To Go: 60
31. Solaris — Stanislaw Lem
32. The Waste Land, Prufrock, and Other Poems — T.S. Eliot
33. The Singles — Meredith Goldstein
34. The Notebook — Nicholas Sparks
35. If You Were Here — Jen Lancaster
36. The Creeper — Tania Carver
37. The Surrogate — Tania Carver
38. Lethal — Sandra Brown
39. Before I Go To Sleep — S.J. Watson
40. When She Woke — Hillary Jordan
Hannah Payne’s life has been devoted to church and family. But after she’s convicted of murder, she awakens in a new body to a nightmarish new life. She finds herself lying on a table in a bare room, covered only by a paper gown, with cameras broadcasting her every move to millions at home, for whom observing new Chromes — criminals whose skin color has been genetically altered to match the class of their crime — is a sinister form of entertainment. Hannah is a Red for the crime of murder. The victim, says the State of Texas, was her unborn child, and Hannah is determined to protect the identity of the father, a public figure, with whom she shared a fierce and forbidden love.
To start: this cover is absolutely gorgeous. When I saw it in Chapters a couple of months ago it just struck me and I had to pick it up.

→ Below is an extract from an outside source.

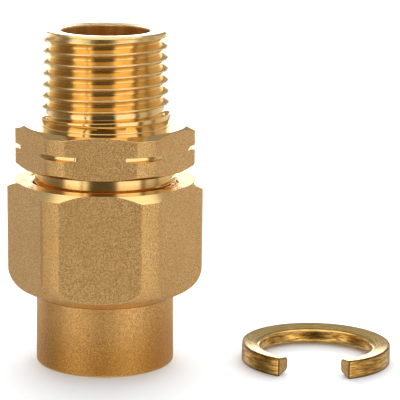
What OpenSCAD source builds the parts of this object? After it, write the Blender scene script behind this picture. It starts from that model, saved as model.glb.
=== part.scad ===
// Brass union fitting for corrugated tube: a tapered pipe thread above a hexagon flange,
// a long hexagon coupling nut with a round collar, a sealing washer between the two,
// and the split ring that grips the tube, lying loose beside the fitting.
//
// Millimetres, +Z up. The origin is on the fitting's axis, in the plane it stands on.
// A flat of each hexagon faces -Y.

/* [Coupling nut] */
// Width across the nut's flats
nut_flats = 29.3; // [28.8:0.1:30]
// Width across the nut's turned-down corners
nut_corners = 32.1; // [31.4:0.1:32.8]
// Height of the nut's top face above the ground
nut_height = 30.65; // [30:0.05:31]
// Height of the 45 degree chamfer on the nut's upper corners
nut_chamfer = 1.23; // [0.8:0.01:1.6]
// Radius that rounds the nut's lower corners
nut_lower_round = 3.4; // [2:0.1:4]
// Slope of the nut's underside, in degrees above the horizontal
nut_underside_slope = 25.9; // [20:0.1:30]
// Height of the round collar at the tube's end
collar_height = 11.5; // [10:0.1:12.4]
// Diameter of the collar at its lower end
collar_lower_d = 22.86; // [22.4:0.02:23]
// Diameter of the collar where it meets the hexagon
collar_upper_d = 22.66; // [22.2:0.02:22.8]
// Diameter of the hole that the tube goes into
entry_d = 18.6; // [18:0.1:19]
// Diameter of the chamber that closes the split ring
chamber_d = 22.4; // [22:0.1:22.8]

/* [Adapter body] */
// Height of the whole fitting
fitting_height = 55.1; // [54.5:0.1:56]
// Width across the flats of the hexagon flange
flange_flats = 27; // [26.6:0.1:27.4]
// Width across the flange's turned-down corners
flange_corners = 29.32; // [29:0.02:29.8]
// Height of the flange's lower face above the ground
flange_base = 32.75; // [32.4:0.05:33]
// Thickness of the flange
flange_thickness = 7; // [6.6:0.1:7.2]
// Slope of the turned upper and lower edges of the flange, in degrees
flange_edge_slope = 25; // [15:1:35]
// Diameter at the bottom of the groove that cuts the flange's corners
flange_groove_d = 28; // [27.6:0.1:28.4]
// Width of the groove at the flange's corners
flange_groove_w = 0.8; // [0.5:0.1:1.2]
// Diameter of the flow passage
bore_d = 14.4; // [14:0.1:15]
// Inner diameter of the pilot that goes inside the tube
pilot_bore_d = 10.8; // [10:0.1:11.4]
// Outer diameter of the pilot
pilot_d = 13.2; // [12.8:0.1:13.6]
// Length of the pilot below the seat
pilot_length = 3.3; // [2.6:0.1:3.6]

/* [Tapered pipe thread] */
// Distance between neighbouring threads
pipe_pitch = 1.814; // [1.4:0.001:2.1]
// Outer diameter of the thread at its upper end
pipe_upper_d = 20.44; // [20.2:0.02:20.9]
// Depth of the thread
pipe_depth = 1.2; // [0.8:0.05:1.4]
// Length that carries thread
pipe_thread_length = 12.7; // [11:0.1:13]
// Length of the plain band between the thread and the upper end
pipe_plain_length = 0.93; // [0.6:0.01:1.2]
// Diameter of the plain neck between the thread and the flange
pipe_neck_d = 20.9; // [20:0.1:21.2]

/* [Joining thread] */
// Outer diameter of the thread that joins the adapter to the nut
join_d = 24; // [23.6:0.1:24.2]
// Distance between neighbouring threads
join_pitch = 1.5; // [1:0.25:2]
// Length that carries thread
join_length = 10.2; // [9:0.1:11]
// Radial room between the thread's crests and the nut
join_clearance = 0.08; // [0.04:0.01:0.1]

/* [Sealing washer] */
// Outer diameter of the washer
washer_d = 19.2; // [18:0.1:20]
// Thickness of the washer
washer_thickness = 1.5; // [1:0.1:2]
// Radial room between the washer and the pilot
washer_clearance = 0.05; // [0.03:0.01:0.1]

/* [Split ring] */
// Outer size of the open ring from side to side
ring_wide = 24.8; // [24:0.1:25.6]
// Outer size of the open ring from front to back
ring_deep = 22.9; // [22.4:0.1:23.6]
// Width of the ring from its inner to its outer face
ring_width = 3.1; // [2.8:0.05:3.4]
// Thickness of the ring at its outer face
ring_thickness = 3.05; // [2.6:0.05:3.4]
// Slope of the ring's upper and lower faces towards its inner side
ring_slope = 9; // [4:1:12]
// Radius that rounds the ring's inner edges
ring_round = 0.75; // [0.4:0.05:0.9]
// Angle from the ring's front to its cut end on the -X side, on the ellipse's own circle
ring_left_end = 32; // [20:0.5:45]
// Angle from the ring's front to its cut end on the +X side, on the ellipse's own circle
ring_right_end = 22.5; // [15:0.5:45]
// Distance of the ring's centre from the fitting's axis, along X
ring_x = 35.34; // [31:0.01:45]
// Distance of the ring's centre from the fitting's axis, along Y
ring_y = 0.18; // [-5:0.01:5]

/* [Hidden] */
$fn = 96;

brass_cast = [0.80, 0.60, 0.28];
brass_turned = [0.88, 0.72, 0.38];
brass_drawn = [0.66, 0.53, 0.27];
washer_grey = [0.28, 0.29, 0.30];

nut_r = nut_corners / 2;
edge_break = 0.4;
mouth_chamfer = 0.4;
shoulder_base = 12.2;
shoulder_rise = 1.6;
relief_d = 23;
relief_base = 30.7;
join_base = relief_base - join_length;
join_depth = 0.61 * join_pitch;
flange_r = flange_corners / 2;
flange_top = flange_base + flange_thickness;
flange_face_r = 13.25;
flange_edge_rise = (flange_r - flange_face_r) * tan(flange_edge_slope);
pipe_end_chamfer = 0.4;
bore_chamfer = 0.2;
bore_floor = 24;
bore_step = 1.6;
taper = 1 / 32;
seat_gap = 0.02;
ring_edge = 0.12;
ring_steps = 64;

// Points on an arc about (x, y) from angle a to angle b
function arc(x, y, r, a, b, steps = 10) =
    [for (i = [0:steps]) let (t = a + (b - a) * i / steps) [x + r * cos(t), y + r * sin(t)]];

// A row of V threads as seen in section, from height z down, crest first.
// The crests lie on a line that is r at z and leans outwards by slope below it.
function thread_edge(r, z, pitch, depth, turns, slope = 0) = [
    for (i = [0:turns - 1]) let (y = z - i * pitch, out = r + slope * i * pitch)
        each [[out, y], [out, y - 0.12 * pitch],
              [out - depth, y - 0.48 * pitch], [out - depth, y - 0.6 * pitch]]
];

// A hexagon prism with a flat facing -Y
module hexagon(flats, height) {
    cylinder(h = height, d = flats / cos(30), $fn = 6);
}

// The nut's outline turned about the axis, before its flats are cut
module nut_outline() {
    slope = nut_underside_slope;
    collar_r = collar_upper_d / 2;
    corner_z = collar_height + (nut_r - collar_r) * tan(slope);
    round_z = corner_z + nut_lower_round * tan((90 - slope) / 2);
    rotate_extrude()
        polygon(concat(
            [[0, 0], [collar_lower_d / 2 - edge_break, 0], [collar_lower_d / 2, edge_break],
             [collar_r, collar_height]],
            arc(nut_r - nut_lower_round, round_z, nut_lower_round, slope - 90, 0),
            [[nut_r, nut_height - nut_chamfer], [nut_r - nut_chamfer, nut_height],
             [0, nut_height]]));
}

// The passage through the nut: tube hole, shoulder, ring chamber and joining bore
module nut_passage() {
    chamber_top = join_base - 2.4;
    join_r = join_d / 2 + join_clearance;
    rotate_extrude()
        polygon([
            [0, -1], [entry_d / 2, -1], [entry_d / 2, shoulder_base],
            [chamber_d / 2, shoulder_base + shoulder_rise], [chamber_d / 2, chamber_top],
            [join_r, chamber_top + 0.6], [join_r, nut_height - mouth_chamfer],
            [join_r + mouth_chamfer + 1, nut_height + 1], [0, nut_height + 1]]);
}

module coupling_nut() {
    color(brass_cast)
        difference() {
            intersection() {
                nut_outline();
                union() {
                    cylinder(h = collar_height + 0.01, r = nut_r + 1);
                    translate([0, 0, collar_height])
                        hexagon(nut_flats, nut_height);
                }
            }
            nut_passage();
        }
}

// The adapter's round parts: end chamfer, pipe thread, neck, flange, joining thread, pilot
module adapter_outline() {
    thread_top = fitting_height - pipe_plain_length;
    pipe_turns = floor(pipe_thread_length / pipe_pitch);
    join_turns = floor(join_length / join_pitch + 0.3);
    groove_z = flange_base + flange_thickness / 2;
    groove_r = flange_groove_d / 2;
    seat_r = join_d / 2 - join_depth - 0.3;
    rotate_extrude()
        polygon(concat(
            [[0, fitting_height], [pipe_upper_d / 2 - pipe_end_chamfer, fitting_height],
             [pipe_upper_d / 2, fitting_height - pipe_end_chamfer]],
            thread_edge(pipe_upper_d / 2, thread_top, pipe_pitch, pipe_depth, pipe_turns, taper),
            [[pipe_neck_d / 2, thread_top - pipe_thread_length],
             [pipe_neck_d / 2, flange_top], [flange_face_r, flange_top],
             [flange_r, flange_top - flange_edge_rise],
             [flange_r, groove_z + flange_groove_w / 2],
             [groove_r, groove_z + flange_groove_w / 3], [groove_r, groove_z - flange_groove_w / 3],
             [flange_r, groove_z - flange_groove_w / 2],
             [flange_r, flange_base + flange_edge_rise], [flange_face_r, flange_base],
             [relief_d / 2, flange_base], [relief_d / 2, relief_base + 0.4]],
            thread_edge(join_d / 2, relief_base, join_pitch, join_depth, join_turns),
            [[seat_r, join_base], [pilot_d / 2, join_base],
             [pilot_d / 2, join_base - pilot_length + 0.5],
             [pilot_d / 2 - 0.5, join_base - pilot_length], [0, join_base - pilot_length]]));
}

// The passage through the adapter, wide above and narrow in the pilot
module adapter_passage() {
    pilot_end = join_base - pilot_length;
    rotate_extrude()
        polygon([
            [0, fitting_height + 1], [bore_d / 2 + bore_chamfer + 1, fitting_height + 1],
            [bore_d / 2, fitting_height - bore_chamfer], [bore_d / 2, bore_floor],
            [pilot_bore_d / 2, bore_floor - bore_step], [pilot_bore_d / 2, pilot_end - 1],
            [0, pilot_end - 1]]);
}

module adapter_body() {
    color(brass_turned)
        difference() {
            intersection() {
                adapter_outline();
                union() {
                    cylinder(h = flange_base - 0.01, r = flange_r + 1);
                    translate([0, 0, flange_base - 0.01])
                        hexagon(flange_flats, flange_thickness + 0.02);
                    translate([0, 0, flange_top])
                        cylinder(h = fitting_height, r = flange_r + 1);
                }
            }
            adapter_passage();
        }
}

// Flat ring round the pilot, under the adapter's seat
module sealing_washer() {
    color(washer_grey)
        translate([0, 0, join_base - seat_gap - washer_thickness])
            difference() {
                cylinder(h = washer_thickness, d = washer_d);
                translate([0, 0, -1])
                    cylinder(h = washer_thickness + 2, d = pilot_d + 2 * washer_clearance);
            }
}

// The ring's section, [inward, up] from the foot of its outer face: a wedge with a round nose
function ring_section() =
    let (drop = (ring_width - ring_round) * tan(ring_slope), top = ring_thickness,
         nose = ring_width - ring_round)
    concat([[0, ring_edge], [ring_edge, 0]],
           arc(nose, drop + ring_round, ring_round, 270 + ring_slope, 360, 5),
           arc(nose, top - drop - ring_round, ring_round, 0, 90 - ring_slope, 5),
           [[ring_edge, top], [0, top - ring_edge]]);

// Where the ring's section stands at angle t round the ellipse, measured from -Y towards +X
function ring_station(t) =
    let (a = ring_wide / 2, b = ring_deep / 2, foot = [a * sin(t), -b * cos(t)],
         across = [b * sin(t), -a * cos(t)], inward = -across / norm(across))
    [for (p = ring_section()) let (at = foot + p[0] * inward) [at[0], at[1], p[1]]];

// Open ring, wider than it is deep because it is sprung open; its gap faces -Y
module split_ring() {
    n = len(ring_section());
    turn = 360 - ring_left_end - ring_right_end;
    points = [for (i = [0:ring_steps]) each ring_station(ring_right_end + turn * i / ring_steps)];
    sides = [for (i = [0:ring_steps - 1], k = [0:n - 1]) let (p = n * i + k, q = n * i + (k + 1) % n)
        each [[p, q, q + n], [p, q + n, p + n]]];
    ends = [[for (k = [0:n - 1]) n - 1 - k], [for (k = [0:n - 1]) n * ring_steps + k]];
    color(brass_drawn)
        translate([ring_x, ring_y, 0])
            polyhedron(points = points, faces = concat(sides, ends));
}

adapter_body();
coupling_nut();
sealing_washer();
split_ring();
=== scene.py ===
import math

import bpy
import numpy as np
from mathutils import Matrix, Vector


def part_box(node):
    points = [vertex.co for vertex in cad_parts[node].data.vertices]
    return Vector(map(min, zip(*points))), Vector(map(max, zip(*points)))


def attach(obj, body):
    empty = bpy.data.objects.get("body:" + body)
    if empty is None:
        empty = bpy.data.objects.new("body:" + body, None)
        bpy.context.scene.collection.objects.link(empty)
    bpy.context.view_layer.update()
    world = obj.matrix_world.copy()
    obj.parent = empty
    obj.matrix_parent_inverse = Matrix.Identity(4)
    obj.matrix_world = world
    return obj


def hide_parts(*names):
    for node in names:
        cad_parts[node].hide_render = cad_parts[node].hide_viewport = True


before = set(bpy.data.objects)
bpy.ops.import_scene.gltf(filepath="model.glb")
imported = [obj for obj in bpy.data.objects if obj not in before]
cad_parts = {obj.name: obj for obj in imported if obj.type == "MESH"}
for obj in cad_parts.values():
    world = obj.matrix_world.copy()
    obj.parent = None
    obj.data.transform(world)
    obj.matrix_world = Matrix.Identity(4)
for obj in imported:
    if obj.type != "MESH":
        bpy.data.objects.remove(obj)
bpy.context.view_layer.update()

MM = 0.001
TAU = 2 * math.pi
BLASTED, TURNED, BORED = 0, 1, 2


# ---------------------------------------------------------------- camera

def make_camera():
    """The camera stands in front of the fitting, a little above it, and looks slightly down."""
    pitch, roll = math.radians(12.385), math.radians(0.796)
    forward = Vector((-0.00023, math.cos(pitch), -math.sin(pitch)))
    right = Vector((1, 0, 0))
    up = right.cross(forward)
    tilted_right = right * math.cos(roll) + up * math.sin(roll)
    tilted_up = up * math.cos(roll) - right * math.sin(roll)
    data = bpy.data.cameras.new("camera")
    data.sensor_width = 36
    data.lens = 157.93
    camera = bpy.data.objects.new("camera", data)
    camera.matrix_world = Matrix.Translation((0.01562, -0.28217, 0.08912)) @ Matrix(
        (tilted_right, tilted_up, -forward)).transposed().to_4x4()
    bpy.context.scene.collection.objects.link(camera)
    bpy.context.scene.camera = camera


make_camera()


# ---------------------------------------------------------------- surfaces turned about +Z

def smooth(x):
    """0 below 0, 1 above 1, and a smooth step between them."""
    x = np.clip(x, 0, 1)
    return x * x * (3 - 2 * x)


def soft_min(a, b, blend):
    """The smaller of a and b, with the corner between them rounded."""
    share = np.maximum(blend - np.abs(a - b), 0) / blend
    return np.minimum(a, b) - share * share * blend / 4


def columns(count, special, spread):
    """Angles from -Y towards +X: an even set, with closer ones on each side of the special angles."""
    wanted = sorted((s + d) % 360 for s in special for d in spread)
    even = [a for a in np.arange(0, 360, 360 / count)
            if all(abs((a - w + 180) % 360 - 180) > 0.4 for w in wanted)]
    return np.radians(np.array(sorted(even + wanted)))


def hexagon(angles, apothem, blend):
    """Radius of a hexagon with a flat facing -Y, with rounded corners."""
    local = np.abs((angles + math.pi / 6) % (math.pi / 3) - math.pi / 6)
    return soft_min(apothem / np.cos(local), apothem / np.cos(math.pi / 3 - local), blend)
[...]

And I’m so glad I did: I’ve never felt as personally connected to a story as I did to Hillary Jordan’s novel.
When She Woke, a dystopian story set in the mid-21st century, is both a reimagining of Nathaniel Hawthorne’s The Scarlet Letter and, I would say, an extrapolation of the current wave of radical conservativism the U.S. (and even Canada) has been experiencing. In my mind, it is an essential read for a myriad of reasons: it’s every woman’s story; it is a powerful argument for the definite separation of church and state; it showcases the problems with politicizing love, faith, and reproductive health; and it points to a faith that can be questioned and a loving God that does not cast out anyone. It is as beautiful as it is terrifying.

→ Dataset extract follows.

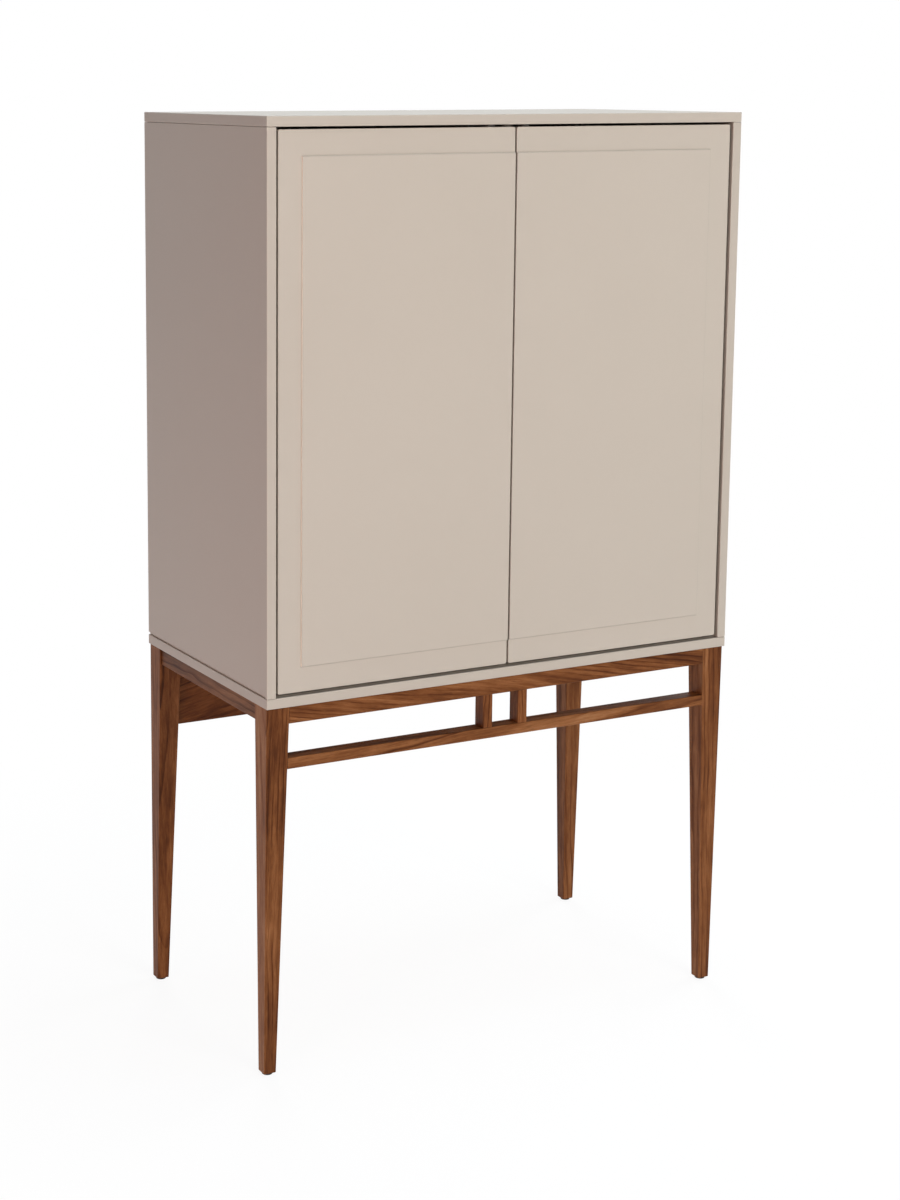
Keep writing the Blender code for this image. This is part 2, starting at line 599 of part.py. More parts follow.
def build_stand(wood, glide_plastic):
    legs = {}
    for end in ("front", "rear"):
        legs[end] = {label: build_leg(label, side, end, wood) for label, side in SIDES}
    high = STAND_HEIGHT - SEAT_GAP
    front_face = FRONT + LEG_FRONT_INSET + FRONT_APRON_RECESS
    apron_low = STAND_HEIGHT - APRON_HEIGHT
    apron_y = (front_face, front_face + FRONT_APRON_THICKNESS)
    apron = build_cross_rail("front_apron", wood, legs["front"], "front", apron_y, (apron_low, high))
    rear_face = BACK - LEG_BACK_INSET - REAR_APRON_RECESS
    build_cross_rail("rear_apron", wood, legs["rear"], "rear", (rear_face - REAR_APRON_THICKNESS, rear_face),
                     (STAND_HEIGHT - REAR_APRON_HEIGHT, high))
    stretcher_high = STAND_HEIGHT - STRETCHER_DROP
    stretcher_face = FRONT + LEG_FRONT_INSET + STRETCHER_RECESS
    stretcher_y = (stretcher_face, stretcher_face + FRONT_APRON_THICKNESS)
    stretcher = build_cross_rail("front_stretcher", wood, legs["front"], "front", stretcher_y,
                                 (stretcher_high - STRETCHER_HEIGHT, stretcher_high))
    for label, side in SIDES:
        build_side_rail(label, side, wood, legs["front"][label], legs["rear"][label])
        build_spindle(label, side, wood, apron, apron_low, stretcher, stretcher_high,
                      (stretcher_face, apron_y[1]))
    build_glides(legs, glide_plastic)


def build_spindle(label, side, wood, apron, apron_low, stretcher, stretcher_high, y_span):
    name = f"{label}_spindle"
    x_span = (side * SPINDLE_OFFSET - SPINDLE_WIDTH / 2, side * SPINDLE_OFFSET + SPINDLE_WIDTH / 2)
    low = stretcher_high + SEAT_GAP
    high = apron_low - SEAT_GAP
    spindle = block(name, wood, x_span, y_span, (low, high))
    ease(spindle, WOOD_EDGE)
    tenon_x = tenon_span(*x_span, TENON_HEIGHT_SHARE)
    tenon_y = tenon_span(*y_span, TENON_THICKNESS_SHARE)
    middle = (low + high) / 2
    for end, rail, tip, reach in (("top", apron, high + SPINDLE_TENON_LENGTH, SEAT_GAP),
                                  ("foot", stretcher, low - SPINDLE_TENON_LENGTH, -SEAT_GAP)):
        join(spindle, block(f"join_{name}_{end}_tenon", None, tenon_x, tenon_y, (middle, tip)))
        cut(rail, block(f"cut_{name}_{end}_mortise", None, widened(tenon_x, SEAT_GAP),
                        widened(tenon_y, SEAT_GAP), (middle, tip + reach)))


def build_glides(legs, plastic):
    """Round plastic glides, each with a stem pressed up into the foot."""
    for end in ("front", "rear"):
        for label, side in SIDES:
            inner, outer, y0, y1 = leg_faces(end, GLIDE_HEIGHT)
            x = side * (inner + outer) / 2
            y = (y0 + y1) / 2
            top = GLIDE_HEIGHT - SEAT_GAP
            tip = GLIDE_HEIGHT + GLIDE_STEM_LENGTH
            glide = rod(f"{end}_{label}_glide", plastic, (x, y, 0), (x, y, top), GLIDE_RADIUS, GLIDE_SIDES)
            join(glide, rod(f"join_{end}_{label}_stem", None, (x, y, top / 2), (x, y, tip), GLIDE_STEM_RADIUS,
                            GLIDE_SIDES))
            cut(legs[end][label], rod(f"cut_{end}_{label}_stem_hole", None, (x, y, GLIDE_HEIGHT - CUT_OVERRUN),
                                      (x, y, tip + SEAT_GAP), GLIDE_STEM_RADIUS + SEAT_GAP, GLIDE_SIDES))


def build_cabinet():
    clear_scene()
    lacquer = material("taupe_lacquer", (0.60, 0.53, 0.45), 0.42)
    backing = material("backing_board", (0.52, 0.46, 0.39), 0.55)
    walnut = material("walnut", (0.20, 0.085, 0.038), 0.45)
    steel = material("nickelled_steel", (0.62, 0.61, 0.59), 0.28, 1.0)
    zinc = material("cast_zinc", (0.55, 0.55, 0.54), 0.38, 1.0)
    grey = material("grey_plastic", (0.58, 0.58, 0.56), 0.45)
    white = material("plunger_plastic", (0.72, 0.72, 0.70), 0.4)
    dark = material("dark_plastic", (0.035, 0.028, 0.024), 0.6)

    build_stand(walnut, dark)
    build_carcass(lacquer, backing)
    build_shelves(lacquer, steel)
    for label, side in SIDES:
        middle = (DOOR_LOW + DOOR_HIGH) / 2
        axis = anchor(f"{label}_door_axis", (side * PIN_X, PIN_Y, middle))
        build_door(label, side, axis, lacquer)
        for place, z in HINGE_HEIGHTS:
            build_hinge(label, side, place, z, axis, zinc, steel)
        build_latch(label, side, grey, white)


build_cabinet()
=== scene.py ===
"""Looks of the tall two-door cabinet: lacquered box, walnut stand, fittings, light and camera.

Lengths are metres. The front faces -Y, +X is the right-hand side and the floor is at z = 0.
"""
from math import radians

import bmesh
import bpy
from mathutils import Euler, Matrix, Vector


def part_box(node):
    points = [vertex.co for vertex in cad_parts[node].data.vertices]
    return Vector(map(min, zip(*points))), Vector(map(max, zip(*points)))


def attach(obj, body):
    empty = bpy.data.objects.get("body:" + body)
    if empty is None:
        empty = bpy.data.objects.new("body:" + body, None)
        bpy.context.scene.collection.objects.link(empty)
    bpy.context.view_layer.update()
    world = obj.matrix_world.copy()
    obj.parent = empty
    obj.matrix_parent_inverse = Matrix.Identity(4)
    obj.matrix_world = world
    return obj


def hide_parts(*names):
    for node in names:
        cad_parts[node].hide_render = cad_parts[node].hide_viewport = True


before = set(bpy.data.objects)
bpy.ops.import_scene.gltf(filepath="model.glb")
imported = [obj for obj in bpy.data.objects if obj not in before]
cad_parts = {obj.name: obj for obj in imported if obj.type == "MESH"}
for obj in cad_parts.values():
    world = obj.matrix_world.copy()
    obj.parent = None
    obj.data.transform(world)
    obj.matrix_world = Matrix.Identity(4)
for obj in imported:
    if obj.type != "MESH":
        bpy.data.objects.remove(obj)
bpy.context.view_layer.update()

SIDES = (("left", -1), ("right", 1))
ENDS = ("lower", "upper")
SEAT_GAP = 0.0003           # between two faces that touch when assembled
CUT_OVERRUN = 0.01          # how far a cutter runs past the face that it opens

# Rounding of the edges
LACQUER_EDGE = 0.0012
DOOR_EDGE = 0.0006
WOOD_EDGE = 0.0013
FITTING_EDGE = 0.0004

# Doors
BORDER_WIDTH = 0.0395
FIELD_RISE = 0.0027
DOOR_CORNER = 0.003

# Groove under each side panel
GROOVE_HEIGHT = 0.0042
GROOVE_DEPTH = 0.0030
GROOVE_STOP = 0.006

# Painted shade along the fields and on the ledge under the doors, and a painted highlight on the fields' side
# walls
PAINTED_SHADE_COLOUR = (0.19, 0.17, 0.145, 1.0)
FIELD_WALL_HIGHLIGHT = (0.81, 0.72, 0.61, 1.0)
LINE_SHADE = 0.20
LEDGE_SHADE = 0.7

# Stand
FOOT = 0.021
FRONT_LEG_LEAN = 0.009
GLIDE_EDGE = 0.0007
GLIDE_STEM = 0.003

# Hinges: how far the screws and the faces lie from the middle or the front of what they are in
CUP_RADIUS = 0.0175
CUP_BORE_SPARE = 0.0002
CUP_WALL = 0.0018
CUP_FLOOR = 0.0012
CUP_SCREW_REACH = 0.0228
CUP_SCREW_RADIUS = 0.0030
FLANGE_HALF = 0.009
FLANGE_THICKNESS = 0.0012
FLANGE_CORNER = 0.005
SLOT_HALF = 0.007
SLOT_CORNER = 0.0015
PIN_RADIUS = 0.0018
PLATE_SCREW_REACH = 0.0155
PLATE_SCREW_RADIUS = 0.0034
ARM_FACE = 0.0029
ARM_SCREWS = (0.011, 0.030)
ARM_SCREW_RADIUS = 0.0036

# Shelf pins
PEG_RADIUS = 0.0025
PEG_EDGE = 0.0007
PEG_COLLAR = 0.0037
PEG_COLLAR_DEPTH = 0.0007
PEG_COLLAR_GAP = 0.00005

# Push latches
LATCH_SCREW_FRONT = 0.014
LATCH_SCREW_BACK = 0.009
LATCH_SCREW_RADIUS = 0.0028
TIP_LENGTH = 0.0016
TIP_SHARE = 0.92


# Shader nodes

def node(tree, kind, inputs=None, **settings):
    """Adds a node; an input that is given a socket is linked to it."""
    made = tree.nodes.new(kind)
    for key, value in settings.items():
        setattr(made, key, value)
    for key, value in (inputs or {}).items():
        plug(tree, made.inputs[key], value)
    return made


def plug(tree, socket, value):
    if isinstance(value, bpy.types.NodeSocket):
        tree.links.new(value, socket)
    else:
        socket.default_value = value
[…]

At first blush, When She Woke hardly seems to be representative of “every woman’s story,” but I think at its core, it really is. Throughout the book, Hannah starts to question the bubble she grew up in, which taught her that a woman should feel shame for her body, should not be free-thinking, will always come second to man, and that to make a decision about what’s right for her body and her situation (i.e. having an abortion) is a capital offence. In her Red state, she’s treated as nothing more than an object to be taken, killed, or raped — the death rates for female reds are much higher than for their male counterparts. Hannah’s experiences throughout the novel are representative of what scores of women go through every day: being shamed for the body they had no control over; having their intelligence belittled and called unattractive; having their right to reproductive health constantly undermined; and being afraid to walk down the street. Hannah, like so many other women, is robbed of simple human rights; Hannah is every woman.
I think what spoke to me the most throughout the text, though, was Hannah’s ability to find a balance between her faith and her newfound feminism. There always seems to be a separation between being a feminist and being a spiritual or religious person — religion is all too often associated with its loudest and most bigoted, misogynist trumpeters — but Hillary Jordan was unwilling to fully separate the two. I loved that When She Woke offered the promise of being someone who believes in God, but also believes in fundamental human rights. It is possible to be both.
When She Woke was breathtaking, beautiful, intelligent, heartrending. There are so many more adjectives I could use, but they’ll never fully encompass how much I loved this book. It was phenomenal.